YOUR GOAL:
Check every line below for the word "that" and give only the number of lines where it appears.

PROVIDED DATA:
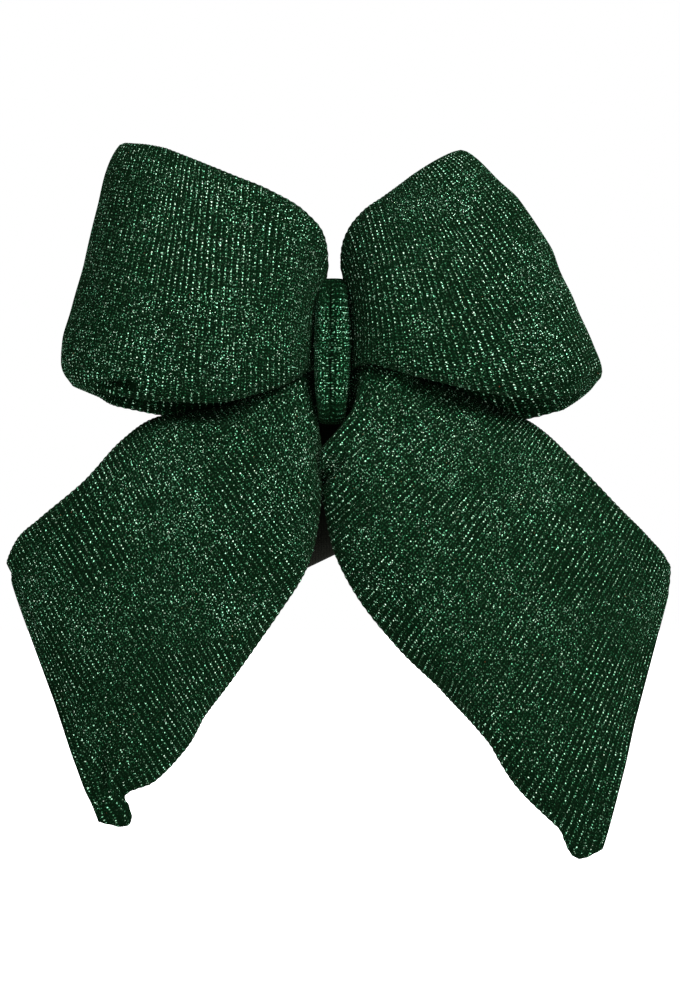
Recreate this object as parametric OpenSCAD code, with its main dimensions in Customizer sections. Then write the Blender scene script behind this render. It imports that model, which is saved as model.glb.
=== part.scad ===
// Pre-made padded gift bow: two stuffed loops, two stuffed tails, a knot wrap and a hanging strap.
// +Z is up, +X is to the viewer's right and the bow faces -Y. The origin is on the back of the knot.

/* [Loops] */
// Thickness of one stuffed layer of a loop
loop_layer_t = 26; // [20:1:27]
// Radius of the loop's outer fold, at the middle of the layer
fold_r = 15; // [14.5:0.5:16]
// Depth from the back plane to the middle of the front layer
front_layer_y = 46; // [45:1:48]

/* [Tails] */
// Thickness of a tail at its fullest
tail_t = 28; // [20:1:30]
// Depth from the back plane to the middle of a tail
tail_y = 30; // [28:1:31]

/* [Fabric] */
// Thickness of the knitted cover
cover_t = 1.2; // [1:0.1:1.4]
// Clearance between a cover and its filling
fill_gap = 0.3; // [0.2:0.1:0.4]
// Roundness of a stuffed section, from 0.6 for boxy to 1 for oval
fullness = 0.75; // [0.6:0.05:1]

/* [Knot] */
// Height of the top of the knot wrap above the origin
knot_top = 30; // [29:0.5:31]
// Depth of the bottom of the knot wrap below the origin
knot_bottom = 31; // [30:0.5:31.5]
// Depth of the front of the knot wrap from the back plane
knot_front = 48; // [46:0.5:50]
// Thickness of the knot wrap round the necks
wrap_t = 3.3; // [2.5:0.1:3.5]
// Diameter of the cinch thread
thread_d = 1.2; // [0.8:0.1:1.4]

/* [Strap] */
// Width of the hanging strap
strap_w = 24; // [18:1:24]
// Thickness of the strap's elastic
strap_t = 0.8; // [0.6:0.1:0.9]
// Length of the strap's left edge below the sewn end
strap_left_len = 69; // [60:1:75]
// Length of the strap's right edge below the sewn end
strap_right_len = 57.5; // [50:1:65]
// Sideways lean of the strap at its lower fold
strap_lean = 7; // [0:1:9]

/* [Hidden] */

knit_green = [0.10, 0.24, 0.14];
fibre_white = [0.93, 0.93, 0.91];
thread_green = [0.06, 0.16, 0.09];
strap_black = [0.06, 0.07, 0.05];

sides = 18;        // points round a stuffed section
fold_steps = 8;    // rings round a loop's outer fold
per_station = 2;   // rings from one outline station to the next
neck_front_y = 33; // depth of a loop's front neck inside the knot
neck_back_y = 13;  // depth of a loop's back neck inside the knot
neck_tail_y = 23;  // depth of a tail's neck inside the knot
neck_h = 2.5;      // half thickness of a gathered neck
end_seam_h = 1.5;  // half thickness of a tail at its sewn end
cinch_gap = 0.5;   // clearance between the cinch thread and the inside of the wrap
wrap_back = 2.2;   // depth of the wrap's back face, which the strap is sewn on
wrap_corner = 10;  // corner radius of the wrap, seen from the side
crease_depth = 4;  // depth of the crease between the wrap's two front folds
past_wrap = 50;    // reach of the shapes that trim the wrap, longer than the wrap itself
stitch_r = 0.4;    // radius of a whip stitch
stitch_len = 5;    // length of a whip stitch
stitch_lean = 75;  // turn of a whip stitch away from upright
stitch_pitch = 3;  // height from one whip stitch to the next
stitch_count = 5;
sewn_top = 8;      // height of the top of the sewn end
sewn_bottom = -25.5;
tack_w = 16;       // length of a bar tack
tack_h = 1.8;      // height of a bar tack
tack_t = 0.6;      // thickness of a bar tack
tack_gap = 0.2;    // clearance between a bar tack and the strap round it
tack_heights = [4, -20];
strap_top = -27.3; // height where the free part of the strap starts

lh = loop_layer_t / 2;
th = tail_t / 2;
fy = front_layer_y;
back_y = front_layer_y - 2 * fold_r;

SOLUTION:
2